Принципиальной проблемой, разделяющей синергетическую концепцию на два подхода, является проблема источника творческих изменений, происходящих в ситуации трансформации системы бытия. С нею связана и оппозиция автономности – несамостийности «природы». Сложность верификации заключается в том, что процессы тотального разрушения природы как целого, равно как и процессы полноценной ее самоорганизации – практически недоступны для научного эксперимента. Поэтому вопрос о творческом источнике в природе опять возвращается в метанаучную сферу, и его решение зависит от исходных установок, которые философски осмысляются в концепциях имманентизма, трансцендентализма, или же имманент-трансцендентализма и во многом выходят за рамки научной рациональности.
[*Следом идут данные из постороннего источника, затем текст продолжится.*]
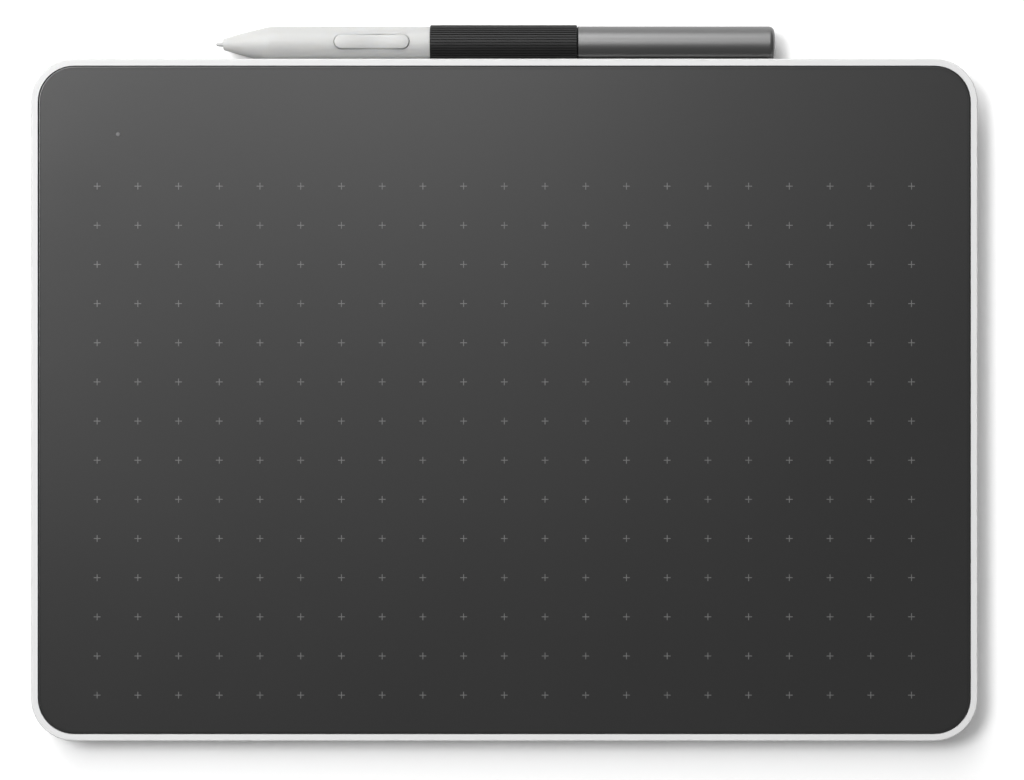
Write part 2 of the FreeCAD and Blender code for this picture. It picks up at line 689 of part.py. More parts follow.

Однако введение термина «саморегуляция» природы может позволить уйти от неразрешимых вопросов космогенеза в область данного здесь и сейчас «жизненного мира».
 
Впрочем, несмотря на трудности и противоречия в деле выработки нового мировоззрения, положительной является сама возможность плюрализма в контексте статико-динамической интерпретации природы, а также то, что наука о естестве преобразилась из науки, декларирующей знание вечных законов природы, в «науку о становлении», связанную, прежде всего, с «человеческой историей».
 
Применение концепции «жизненного мира» к проблемам онтологии и гносеологии позволяет снять традиционное напряжение между теистическим и атеистическим «догматизмом» в подходах к определению «природы». Фактически, учитывая соотнесенность различных точек зрения на «жизненный мир» с соответствующими философскими парадигмами, оперирующими понятиями «конечное-бесконечное», «временное-вечное» и т. п., представляется целесообразным ввести следующие коррективы в терминологию: воспринимаемый пространственно мир может мыслиться не конечным или бесконечным, а обозримым, а воспринимаемый темпорально – не вечным или временным, а длящимся. Таким образом, применяя «антропный принцип» в онтологии и гносеологии, основными свойствами статико-динамического, саморегулируемого «энергемного хаосмоса» можно считать обозримость и длительность.